**DO THIS**
From the entries below, copy exactly the lines from the one that contains "washer, ZINC).position.set(x, y, 0);" through the one that contains "imported = [obj", both included, and only those.

########

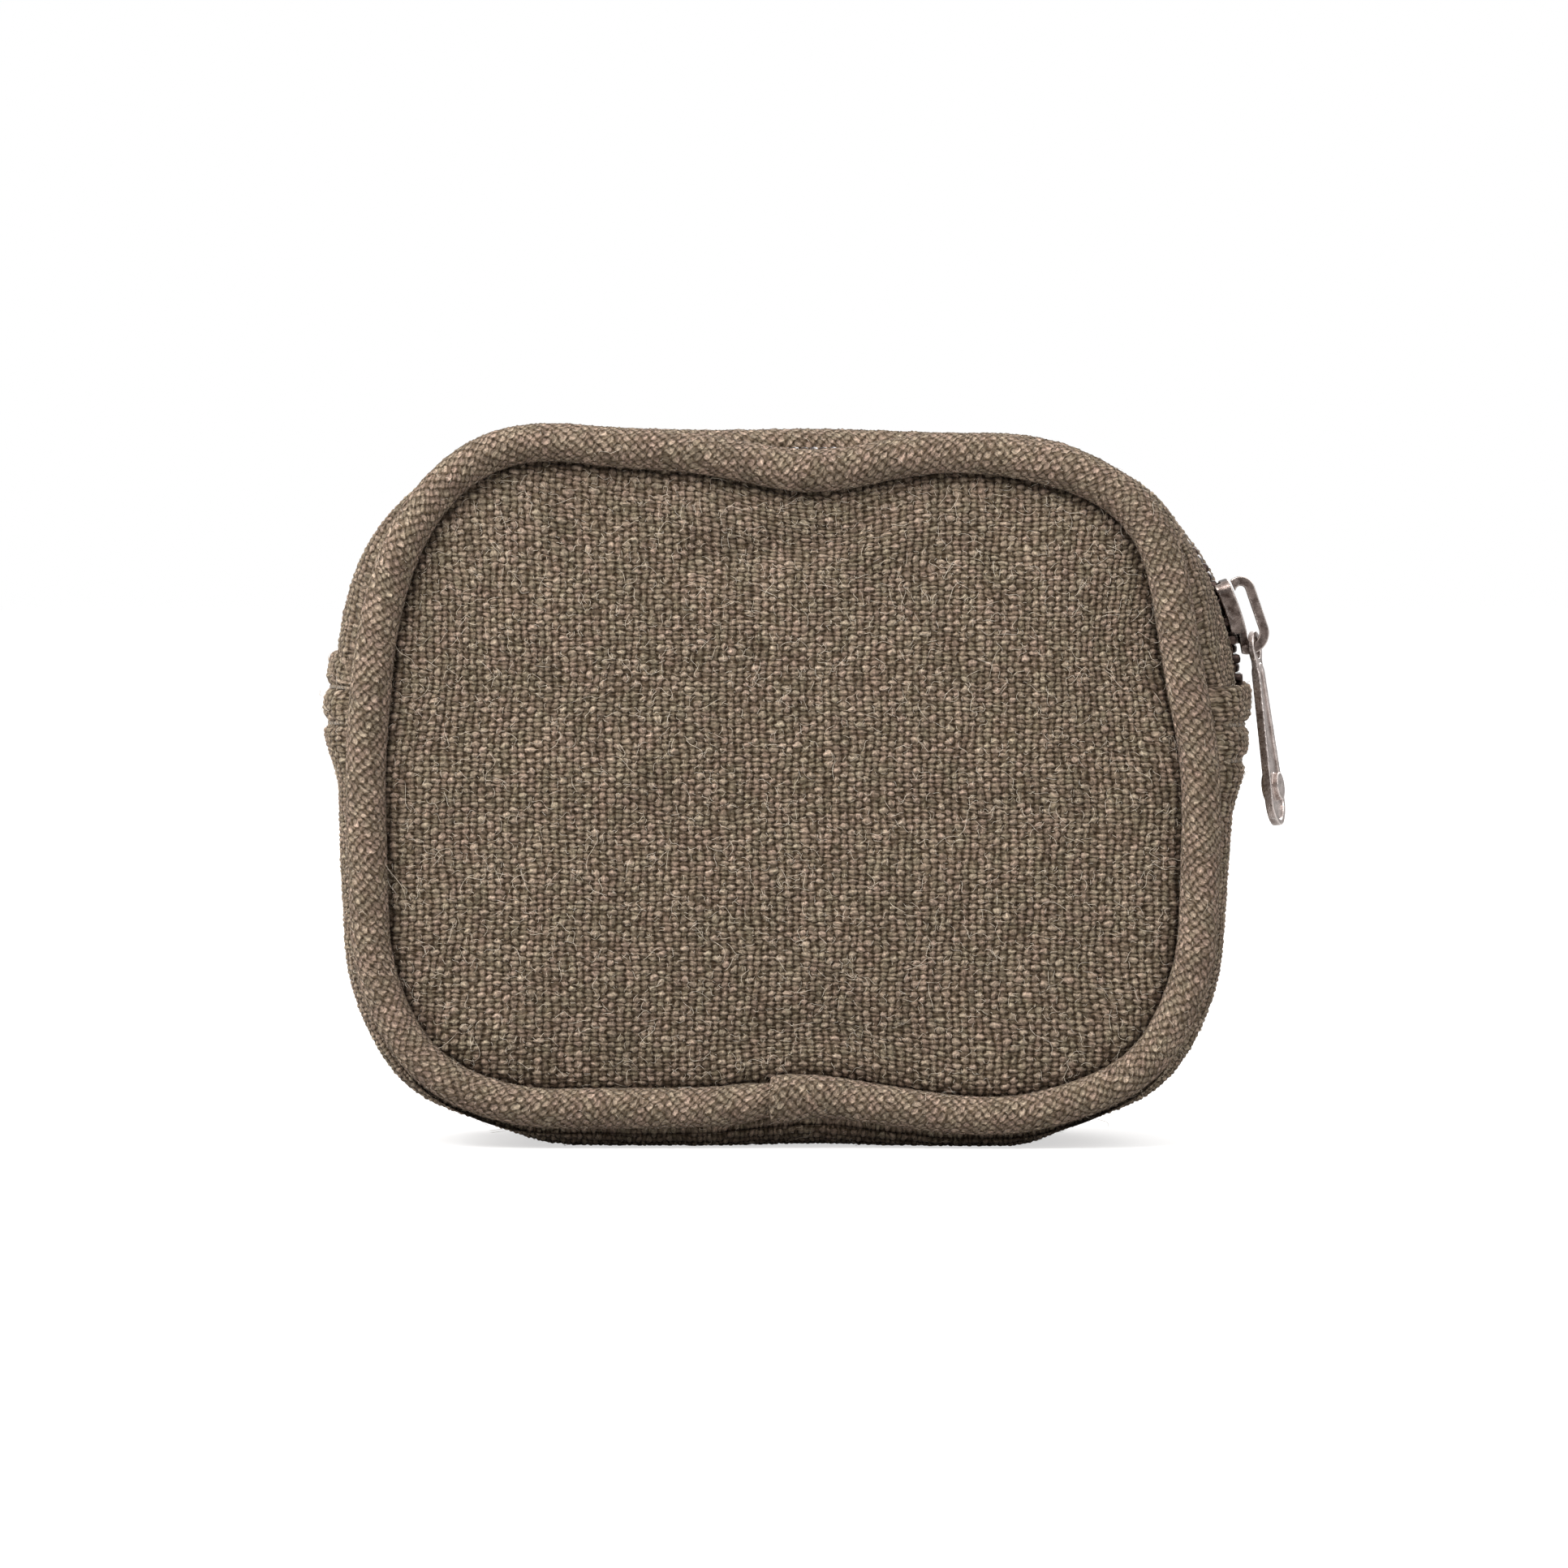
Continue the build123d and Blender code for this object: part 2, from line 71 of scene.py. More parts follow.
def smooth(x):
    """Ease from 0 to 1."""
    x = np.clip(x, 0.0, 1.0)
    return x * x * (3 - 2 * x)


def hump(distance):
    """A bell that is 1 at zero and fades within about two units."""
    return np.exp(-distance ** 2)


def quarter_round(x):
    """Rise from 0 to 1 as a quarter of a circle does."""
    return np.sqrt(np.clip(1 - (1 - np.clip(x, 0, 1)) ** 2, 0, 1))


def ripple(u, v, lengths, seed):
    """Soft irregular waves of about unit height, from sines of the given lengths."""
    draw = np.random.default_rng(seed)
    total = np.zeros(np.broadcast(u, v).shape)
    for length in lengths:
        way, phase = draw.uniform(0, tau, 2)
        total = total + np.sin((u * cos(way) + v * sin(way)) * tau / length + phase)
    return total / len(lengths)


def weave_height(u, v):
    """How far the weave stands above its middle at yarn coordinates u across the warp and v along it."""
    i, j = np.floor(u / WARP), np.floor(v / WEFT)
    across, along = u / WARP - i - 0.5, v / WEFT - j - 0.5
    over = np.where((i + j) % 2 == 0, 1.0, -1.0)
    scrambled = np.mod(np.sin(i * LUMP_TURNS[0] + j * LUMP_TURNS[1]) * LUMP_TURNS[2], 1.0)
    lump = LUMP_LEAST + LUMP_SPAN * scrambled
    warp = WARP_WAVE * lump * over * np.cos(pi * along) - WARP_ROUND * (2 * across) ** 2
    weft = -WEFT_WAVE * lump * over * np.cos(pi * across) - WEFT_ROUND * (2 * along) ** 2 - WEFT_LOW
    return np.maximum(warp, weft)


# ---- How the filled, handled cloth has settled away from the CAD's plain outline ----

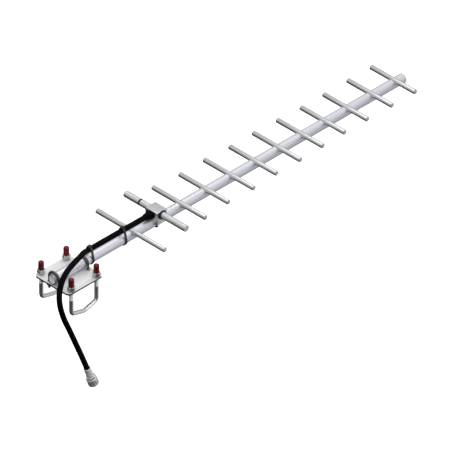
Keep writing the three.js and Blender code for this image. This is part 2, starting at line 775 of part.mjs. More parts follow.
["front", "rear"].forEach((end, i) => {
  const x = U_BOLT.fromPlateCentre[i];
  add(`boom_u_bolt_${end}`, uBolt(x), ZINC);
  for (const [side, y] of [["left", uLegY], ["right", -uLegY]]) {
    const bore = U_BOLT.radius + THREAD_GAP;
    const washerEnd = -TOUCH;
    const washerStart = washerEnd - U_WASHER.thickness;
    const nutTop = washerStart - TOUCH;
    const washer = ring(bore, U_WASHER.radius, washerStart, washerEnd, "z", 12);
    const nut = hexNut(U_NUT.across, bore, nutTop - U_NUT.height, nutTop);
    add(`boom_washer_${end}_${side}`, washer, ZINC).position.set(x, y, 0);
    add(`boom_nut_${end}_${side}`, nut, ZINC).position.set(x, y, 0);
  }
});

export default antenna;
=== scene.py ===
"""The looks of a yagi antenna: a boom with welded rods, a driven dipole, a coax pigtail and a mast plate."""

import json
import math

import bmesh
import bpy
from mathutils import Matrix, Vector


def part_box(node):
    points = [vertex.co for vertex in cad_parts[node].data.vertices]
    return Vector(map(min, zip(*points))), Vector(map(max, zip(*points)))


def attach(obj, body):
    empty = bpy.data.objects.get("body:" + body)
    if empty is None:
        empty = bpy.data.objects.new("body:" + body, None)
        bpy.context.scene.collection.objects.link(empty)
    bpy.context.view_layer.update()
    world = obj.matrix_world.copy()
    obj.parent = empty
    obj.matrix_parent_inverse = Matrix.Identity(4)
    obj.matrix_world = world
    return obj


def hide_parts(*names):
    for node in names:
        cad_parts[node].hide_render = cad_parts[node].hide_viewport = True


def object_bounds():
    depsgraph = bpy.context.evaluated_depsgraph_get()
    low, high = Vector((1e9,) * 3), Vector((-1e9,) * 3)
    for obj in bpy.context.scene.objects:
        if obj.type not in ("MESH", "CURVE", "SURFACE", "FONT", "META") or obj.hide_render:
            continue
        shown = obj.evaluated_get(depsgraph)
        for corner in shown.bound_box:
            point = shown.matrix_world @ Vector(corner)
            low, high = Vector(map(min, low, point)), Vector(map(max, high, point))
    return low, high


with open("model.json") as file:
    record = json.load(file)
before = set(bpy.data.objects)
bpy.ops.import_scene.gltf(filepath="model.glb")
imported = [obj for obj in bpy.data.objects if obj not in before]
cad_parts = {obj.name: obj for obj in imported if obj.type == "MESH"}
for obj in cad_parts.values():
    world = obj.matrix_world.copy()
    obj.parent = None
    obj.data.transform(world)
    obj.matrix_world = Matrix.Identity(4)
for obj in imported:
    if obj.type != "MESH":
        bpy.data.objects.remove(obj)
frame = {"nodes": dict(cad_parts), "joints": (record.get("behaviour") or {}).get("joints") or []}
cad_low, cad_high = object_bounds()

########

**TASK OUTPUT**
    add(`boom_washer_${end}_${side}`, washer, ZINC).position.set(x, y, 0);
    add(`boom_nut_${end}_${side}`, nut, ZINC).position.set(x, y, 0);
  }
});

export default antenna;
=== scene.py ===
"""The looks of a yagi antenna: a boom with welded rods, a driven dipole, a coax pigtail and a mast plate."""

import json
import math

import bmesh
import bpy
from mathutils import Matrix, Vector


def part_box(node):
    points = [vertex.co for vertex in cad_parts[node].data.vertices]
    return Vector(map(min, zip(*points))), Vector(map(max, zip(*points)))


def attach(obj, body):
    empty = bpy.data.objects.get("body:" + body)
    if empty is None:
        empty = bpy.data.objects.new("body:" + body, None)
        bpy.context.scene.collection.objects.link(empty)
    bpy.context.view_layer.update()
    world = obj.matrix_world.copy()
    obj.parent = empty
    obj.matrix_parent_inverse = Matrix.Identity(4)
    obj.matrix_world = world
    return obj


def hide_parts(*names):
    for node in names:
        cad_parts[node].hide_render = cad_parts[node].hide_viewport = True


def object_bounds():
    depsgraph = bpy.context.evaluated_depsgraph_get()
    low, high = Vector((1e9,) * 3), Vector((-1e9,) * 3)
    for obj in bpy.context.scene.objects:
        if obj.type not in ("MESH", "CURVE", "SURFACE", "FONT", "META") or obj.hide_render:
            continue
        shown = obj.evaluated_get(depsgraph)
        for corner in shown.bound_box:
            point = shown.matrix_world @ Vector(corner)
            low, high = Vector(map(min, low, point)), Vector(map(max, high, point))
    return low, high


with open("model.json") as file:
    record = json.load(file)
before = set(bpy.data.objects)
bpy.ops.import_scene.gltf(filepath="model.glb")
imported = [obj for obj in bpy.data.objects if obj not in before]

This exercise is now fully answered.